Estavam certos aqueles que previram que a nova ponte para a Ilha de Faro traria grandes desgraças. E nem eles imaginavam a maior de todas. Não, não falo do facto gravíssimo de ter agora duas faixas. Claro que era muito melhor só com uma. Cheguei mesmo a pensar em listar aqui algumas vantagens do antigamente, mas as crónicas querem-se curtas, terá de ficar para outra oportunidade. Também não me refiro ao desgosto de termos perdido a velha graçola de família: “Vamos lá ver se é hoje que a ponte cai e vamos todos a boiar até à Barrinha”. Ah, que saudades desses belos tempos! Mas a verdadeira tragédia, aquela que aqui evoco, foi a construção da ponte ter trazido consigo o surgimento de uma nova espécie invasora.

Todos sabemos que a ponte foi construída por uma empresa espanhola e que os malandros dos espanhóis ainda não desistiram de tomar Portugal de assalto. Durante meses, vimos ali os seus barcos, as gruas, o gigantesco batelão. Sempre sob a vigilância atenta da polícia. Muito suspeito. Tanto que, à falta de melhor explicação, só posso concluir que foi assim que a criatura aqui chegou. Tal como as lapas, as algas e outras pragas que ninguém encomendou, veio agarrada ao casco de uma embarcação e ficou à espreita. Sorrateira. Silenciosa. A planear o ataque em época balnear. Falo-vos, pois, do peão selvagem.

Esta espécie apresenta hoje uma elevada taxa de ocupação do tabuleiro da ponte, onde parece ter encontrado o seu habitat preferencial. Presumo que se reproduza no lodo e trepe os pilares, fazendo uso de garras retráteis. Uma vez entre os humanos, o seu comportamento consiste em deslocações repetidas, para a frente e para trás, numa cadência ritual. Os avistamentos solitários são raros. A espécie manifesta um claro comportamento gregário e tende a formar pequenos agrupamentos ou pares estáveis. Não deve ser confundida com outras duas espécies morfologicamente semelhantes, porém com padrões comportamentais distintos: o peão pasmado e o peão distraído. Um barco que passa, um pôr-do-sol mágico… quem nunca?

Já o peão selvagem apresenta características dignas de registo. O pobre bicho sofre de uma miopia tipo toupeira: as placas de sinalização, as bicicletas que se aproximam...nao vê nadinha. E, a piorar a situação, a acuidade auditiva não é melhor. Quando alguém lhe pede para se desviar, o ente fica baralhado: abranda o passo ou fica imóvel. Andar e ouvir ao mesmo tempo é pedir muito e, como sabemos, a evolução das espécies é lenta. Há, contudo, uma forma de o tirar deste alheamento do mundo: uma campainha de bicicleta. Nem mais.
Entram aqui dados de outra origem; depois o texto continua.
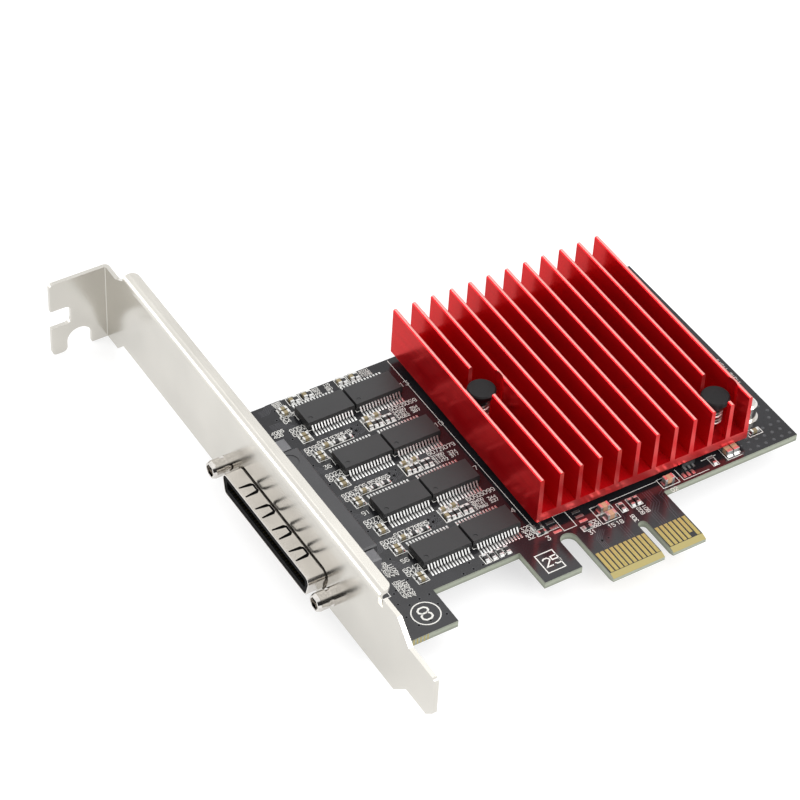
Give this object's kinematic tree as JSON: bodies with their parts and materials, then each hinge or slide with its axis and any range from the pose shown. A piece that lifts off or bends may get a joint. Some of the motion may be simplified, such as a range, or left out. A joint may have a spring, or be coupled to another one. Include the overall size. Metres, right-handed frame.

Estimulado pelo toque da campainha, o peão selvagem desperta subitamente. Dá-se a metamorfose: eriça-se-lhe o pelo, ruge como um leão e liberta o repertório linguístico limitado e rasteirinho que o caracteriza.

Outras espécies invasoras, como o caranguejo-azul ou o lagostim-vermelho, ainda se redimem no prato: podem engrossar um arroz de marisco gourmet, dar uma nota exótica a uma cataplana reinventada ou elevar um xarém à categoria de prato de assinatura. Já o territorial e bravio peão selvagem, nem para isco serve, quanto mais…

Inútil, agressivo e emissor compulsivo de grunhidos e impropérios, o peão selvagem é uma excrescência absolutamente dispensável. Impõe-se, portanto, a intervenção urgente das autoridades no controlo desta praga. Atendendo às semelhanças com o igualmente invasor cágado-americano, parece-me que não seria descabido aplicar-lhes idêntico tratamento: recolher os espécimes, confiná-los e, quem sabe, esterilizá-los. Admito que tal medida pudesse ferir algumas suscetibilidades, e por isso proponho uma solução mais suave: domesticá-los. Se até os ursos conseguem aprender a andar de bicicleta, não vejo porque razão o peão selvagem não poderá dominar truques elementares como desviar-se numa ciclovia ou ceder passagem sem lançar insultos. Caso a tentativa falhe, restará apenas reconhecer que a construção da nova ponte foi um erro, demolir a obra e admitir que, afinal, foi de uma prudência visionária ter deixado a velhinha ponte ali ao lado.